__Data shown__.
** start **
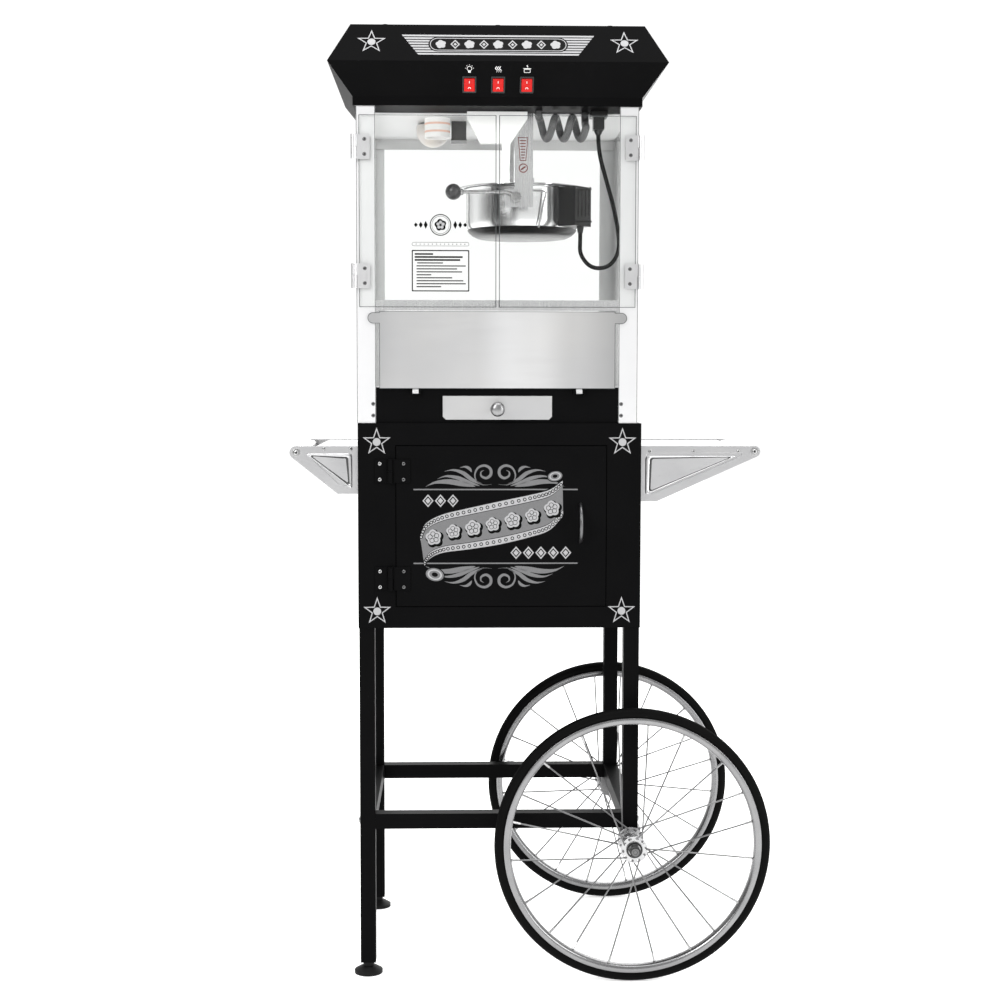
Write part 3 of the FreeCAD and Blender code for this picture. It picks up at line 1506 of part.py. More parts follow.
** end **
** start **
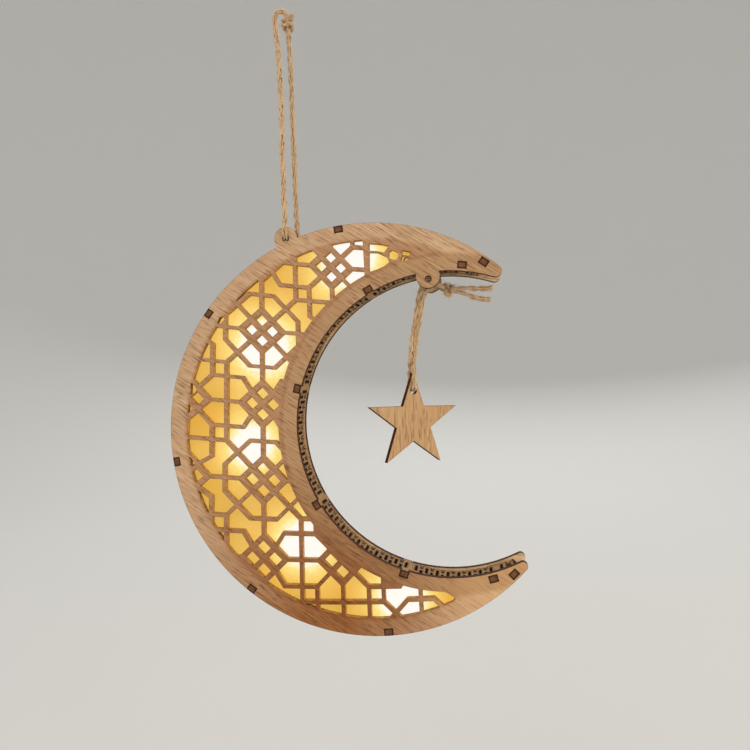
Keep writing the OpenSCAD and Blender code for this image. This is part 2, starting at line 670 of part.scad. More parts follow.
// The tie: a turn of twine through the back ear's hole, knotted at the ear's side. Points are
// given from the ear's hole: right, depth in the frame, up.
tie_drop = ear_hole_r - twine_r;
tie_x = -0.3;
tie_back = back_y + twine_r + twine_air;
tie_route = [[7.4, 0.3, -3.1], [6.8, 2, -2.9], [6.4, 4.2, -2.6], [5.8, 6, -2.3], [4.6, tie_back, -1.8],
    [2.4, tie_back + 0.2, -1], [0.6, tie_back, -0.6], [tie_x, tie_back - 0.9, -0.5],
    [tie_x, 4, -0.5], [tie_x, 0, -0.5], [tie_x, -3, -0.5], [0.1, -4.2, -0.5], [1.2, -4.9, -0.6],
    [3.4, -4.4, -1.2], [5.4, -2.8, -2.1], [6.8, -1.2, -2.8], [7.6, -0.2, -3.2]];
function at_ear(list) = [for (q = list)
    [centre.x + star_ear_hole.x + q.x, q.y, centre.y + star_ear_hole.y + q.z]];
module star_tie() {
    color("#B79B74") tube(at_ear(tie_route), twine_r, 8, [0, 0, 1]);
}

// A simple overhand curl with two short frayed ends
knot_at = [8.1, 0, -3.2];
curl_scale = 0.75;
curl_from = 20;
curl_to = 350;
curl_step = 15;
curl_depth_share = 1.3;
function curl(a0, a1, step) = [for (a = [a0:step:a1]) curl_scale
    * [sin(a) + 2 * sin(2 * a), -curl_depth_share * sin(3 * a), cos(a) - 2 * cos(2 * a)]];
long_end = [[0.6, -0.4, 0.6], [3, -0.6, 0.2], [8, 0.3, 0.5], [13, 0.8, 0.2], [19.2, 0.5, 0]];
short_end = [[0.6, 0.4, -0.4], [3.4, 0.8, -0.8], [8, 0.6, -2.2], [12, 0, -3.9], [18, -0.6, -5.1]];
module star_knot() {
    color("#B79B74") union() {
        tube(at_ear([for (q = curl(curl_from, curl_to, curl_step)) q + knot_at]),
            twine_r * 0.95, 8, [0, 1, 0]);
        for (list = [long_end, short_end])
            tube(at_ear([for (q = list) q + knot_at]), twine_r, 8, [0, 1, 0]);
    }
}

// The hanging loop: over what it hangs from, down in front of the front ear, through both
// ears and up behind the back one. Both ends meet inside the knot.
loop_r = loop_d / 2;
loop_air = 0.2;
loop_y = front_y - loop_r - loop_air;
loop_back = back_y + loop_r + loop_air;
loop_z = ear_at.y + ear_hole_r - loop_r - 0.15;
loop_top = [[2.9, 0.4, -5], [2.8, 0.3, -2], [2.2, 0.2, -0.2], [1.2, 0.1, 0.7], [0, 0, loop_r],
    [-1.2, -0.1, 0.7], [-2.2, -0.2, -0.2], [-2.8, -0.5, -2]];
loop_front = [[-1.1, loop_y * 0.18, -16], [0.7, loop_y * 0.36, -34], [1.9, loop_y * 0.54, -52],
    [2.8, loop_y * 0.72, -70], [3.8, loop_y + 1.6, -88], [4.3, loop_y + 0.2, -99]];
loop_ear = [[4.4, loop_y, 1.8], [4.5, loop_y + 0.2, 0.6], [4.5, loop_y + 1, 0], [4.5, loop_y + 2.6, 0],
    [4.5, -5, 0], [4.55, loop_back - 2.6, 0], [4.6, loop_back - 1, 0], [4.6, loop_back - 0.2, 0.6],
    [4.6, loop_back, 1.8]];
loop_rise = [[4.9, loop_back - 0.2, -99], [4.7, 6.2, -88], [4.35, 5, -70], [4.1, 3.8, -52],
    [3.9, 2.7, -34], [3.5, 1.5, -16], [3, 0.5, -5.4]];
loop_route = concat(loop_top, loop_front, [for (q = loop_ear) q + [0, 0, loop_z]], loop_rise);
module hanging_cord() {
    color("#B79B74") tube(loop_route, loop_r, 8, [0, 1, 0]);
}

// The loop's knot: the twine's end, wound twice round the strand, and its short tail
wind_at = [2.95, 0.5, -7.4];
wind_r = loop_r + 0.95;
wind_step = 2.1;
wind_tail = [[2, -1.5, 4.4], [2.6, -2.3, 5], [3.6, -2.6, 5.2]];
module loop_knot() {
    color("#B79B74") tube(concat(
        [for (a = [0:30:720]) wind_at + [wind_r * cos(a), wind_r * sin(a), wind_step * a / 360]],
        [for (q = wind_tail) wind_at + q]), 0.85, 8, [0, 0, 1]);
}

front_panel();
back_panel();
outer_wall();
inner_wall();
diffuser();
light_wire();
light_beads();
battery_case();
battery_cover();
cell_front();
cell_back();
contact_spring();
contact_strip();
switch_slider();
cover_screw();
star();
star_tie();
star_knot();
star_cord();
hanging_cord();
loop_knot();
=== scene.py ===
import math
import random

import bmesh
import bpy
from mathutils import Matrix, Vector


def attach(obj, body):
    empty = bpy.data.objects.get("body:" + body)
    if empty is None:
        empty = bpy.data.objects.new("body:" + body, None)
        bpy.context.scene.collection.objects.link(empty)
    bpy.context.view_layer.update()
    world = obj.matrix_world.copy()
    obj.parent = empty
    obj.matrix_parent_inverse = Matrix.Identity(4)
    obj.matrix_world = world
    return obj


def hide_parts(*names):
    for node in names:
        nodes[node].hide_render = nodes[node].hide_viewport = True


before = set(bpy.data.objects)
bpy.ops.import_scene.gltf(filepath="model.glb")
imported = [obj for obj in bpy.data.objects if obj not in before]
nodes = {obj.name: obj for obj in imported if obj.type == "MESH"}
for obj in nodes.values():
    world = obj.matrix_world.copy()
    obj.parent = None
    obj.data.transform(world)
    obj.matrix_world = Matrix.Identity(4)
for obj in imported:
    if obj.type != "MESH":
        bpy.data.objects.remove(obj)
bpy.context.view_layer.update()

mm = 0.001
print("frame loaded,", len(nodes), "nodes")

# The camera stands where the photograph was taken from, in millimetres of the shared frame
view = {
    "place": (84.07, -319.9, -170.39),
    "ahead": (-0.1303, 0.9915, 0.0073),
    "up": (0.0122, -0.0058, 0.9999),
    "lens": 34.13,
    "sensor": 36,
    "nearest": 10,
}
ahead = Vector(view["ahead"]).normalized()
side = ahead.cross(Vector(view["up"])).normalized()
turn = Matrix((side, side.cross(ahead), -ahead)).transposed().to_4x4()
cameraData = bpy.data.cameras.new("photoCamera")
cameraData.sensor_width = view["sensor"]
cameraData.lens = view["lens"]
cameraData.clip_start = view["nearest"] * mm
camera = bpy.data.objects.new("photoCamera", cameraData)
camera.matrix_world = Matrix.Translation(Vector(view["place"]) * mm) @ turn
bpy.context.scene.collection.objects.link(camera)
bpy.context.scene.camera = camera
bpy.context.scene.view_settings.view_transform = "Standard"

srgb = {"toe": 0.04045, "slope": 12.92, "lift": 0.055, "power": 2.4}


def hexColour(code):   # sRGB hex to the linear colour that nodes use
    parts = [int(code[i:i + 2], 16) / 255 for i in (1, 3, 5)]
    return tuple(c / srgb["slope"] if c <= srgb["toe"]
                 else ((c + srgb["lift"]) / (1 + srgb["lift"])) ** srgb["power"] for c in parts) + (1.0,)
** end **
Write out exactly the lines from the one with "front_panel();" through the one with "imported = [obj", including both, and no others.

front_panel();
back_panel();
outer_wall();
inner_wall();
diffuser();
light_wire();
light_beads();
battery_case();
battery_cover();
cell_front();
cell_back();
contact_spring();
contact_strip();
switch_slider();
cover_screw();
star();
star_tie();
star_knot();
star_cord();
hanging_cord();
loop_knot();
=== scene.py ===
import math
import random

import bmesh
import bpy
from mathutils import Matrix, Vector


def attach(obj, body):
    empty = bpy.data.objects.get("body:" + body)
    if empty is None:
        empty = bpy.data.objects.new("body:" + body, None)
        bpy.context.scene.collection.objects.link(empty)
    bpy.context.view_layer.update()
    world = obj.matrix_world.copy()
    obj.parent = empty
    obj.matrix_parent_inverse = Matrix.Identity(4)
    obj.matrix_world = world
    return obj


def hide_parts(*names):
    for node in names:
        nodes[node].hide_render = nodes[node].hide_viewport = True


before = set(bpy.data.objects)
bpy.ops.import_scene.gltf(filepath="model.glb")
imported = [obj for obj in bpy.data.objects if obj not in before]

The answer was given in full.